Thirty bucks! The animals were laughing to each other. The Aussie fool paid thirty smackers for an empty tin. Ha! What was he trying to prove? Who was he really buying it for? Himself? Hardly. What was he thinking? Fool. Ha!
It was the hillbilly’s fault. Asking if he had a wife. Whose business was it of anyone’s but Craig’s? He had just started to get his life back. He was enjoying the open road, no responsibilities, no work, no wife…
Now, that was all gone. All because of Almus.
How was he to know ? Craig thought. He didn’t know about Rachel, how she had changed. Didn’t know the kind of person she once was.
Craig choked up, remembering her laughter — a sweet giggle that rolled into a belly of laughter.
He finished the beer and wiped his eyes.
The laughter grew less frequent, while the manic episodes slowly clouded her life. Oh sure, the doctors said she wasn’t manic, nor was she suffering from dementia.

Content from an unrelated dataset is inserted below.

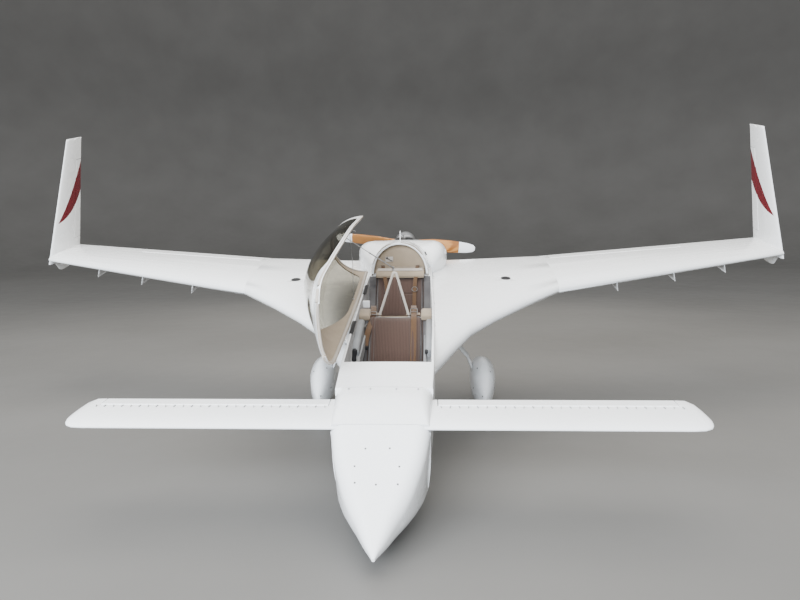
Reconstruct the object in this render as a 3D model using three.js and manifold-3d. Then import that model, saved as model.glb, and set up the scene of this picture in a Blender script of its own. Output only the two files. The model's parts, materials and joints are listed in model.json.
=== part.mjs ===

Yet they couldn’t explain her violent, abusive outbursts. Her hateful words, full of bad language she never, ever used to speak.
Her entire outlook on life changed. The people around her, those she loved most, became her enemies — at least in her mind.
Craig received most of her hate.
“I wish I’d never met you” she would shout . “You damn fucking cunt! Our son would never have died if I had never met you!”
Irrational.
Their son had died during labor. It was hard for the both of them in the years that followed, but their love had held them strong like crazy glue.
Until the change.
A change that Craig tried to bear, tried to understand and accept.
But he couldn’t. He just wasn’t that strong.
If the change in her personality had been the early symptoms of brain cancer, he would’ve stayed with her.
She had the tests. No cancer.
Other than her personality transformation, she was in great health.
It was like she was a different person. The Rachel that once was, was dead.
That’s why Craig had left and travelled to America, to get away from it all…away from her. He had needed to get as far away as possible and travelling to another country seemed the best solution, if not the right one.
“I needed to find myself, just like in the movie,” Craig said to the woods.
But he was beginning to think maybe he was searching for something other than freedom.
Like an old tin?
Craig gazed at the Jeep parked ten feet away.
“What the hell,” he said and got to his feet.
He opened the back door and found the beaten old tin snuggled amongst the assorted junk he had accumulated thus far. He was again shocked at its weight, even for a tin of its size, and closing the Jeep’s back door, headed back to the fire.
He sat down on the log and held the tin in his hands, curiously hesitant about opening it.